Just look at history.  In a single generation, we completely changed social norms around drinking and smoking while pregnant.  In the 80’s and 90’s the gay community adopted safe sex, (but then began to abandon it in the 2000’s.)  Across the globe, advocates have been able to achieve targeted behavior change, but message is only one part of a complex puzzle.

And yet still the conservation community searches for the perfect message.  The problem isn’t just that it’s wrong.  The problem is pursuing a single strategy almost totally to the exclusion of the broader range of strategies and tactics.  When you bet the house on a single bet, you’re risking everything.

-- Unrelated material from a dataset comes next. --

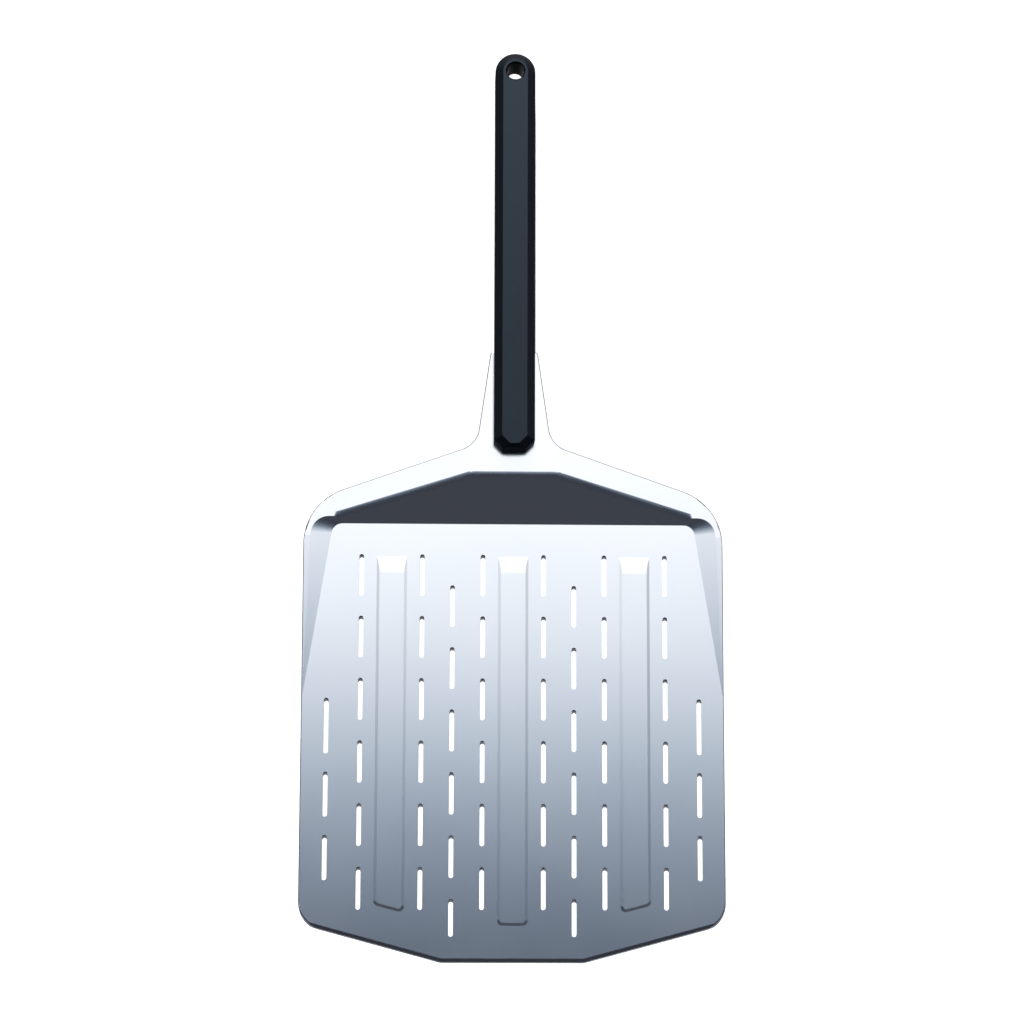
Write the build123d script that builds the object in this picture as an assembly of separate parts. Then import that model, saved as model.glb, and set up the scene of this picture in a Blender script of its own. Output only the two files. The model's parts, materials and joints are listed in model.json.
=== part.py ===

There’s not one audience.  There’s not one message.  There’s just sound strategic marketing & communications, fully integrated and based on data to be sure you’re meeting the customer where they are, not where you want them to be, or where you are.

It’s time that conservation advocates moved out of their parent’s basement, learned the value of authentic engagement with their intended, and practice some adult relationship skills.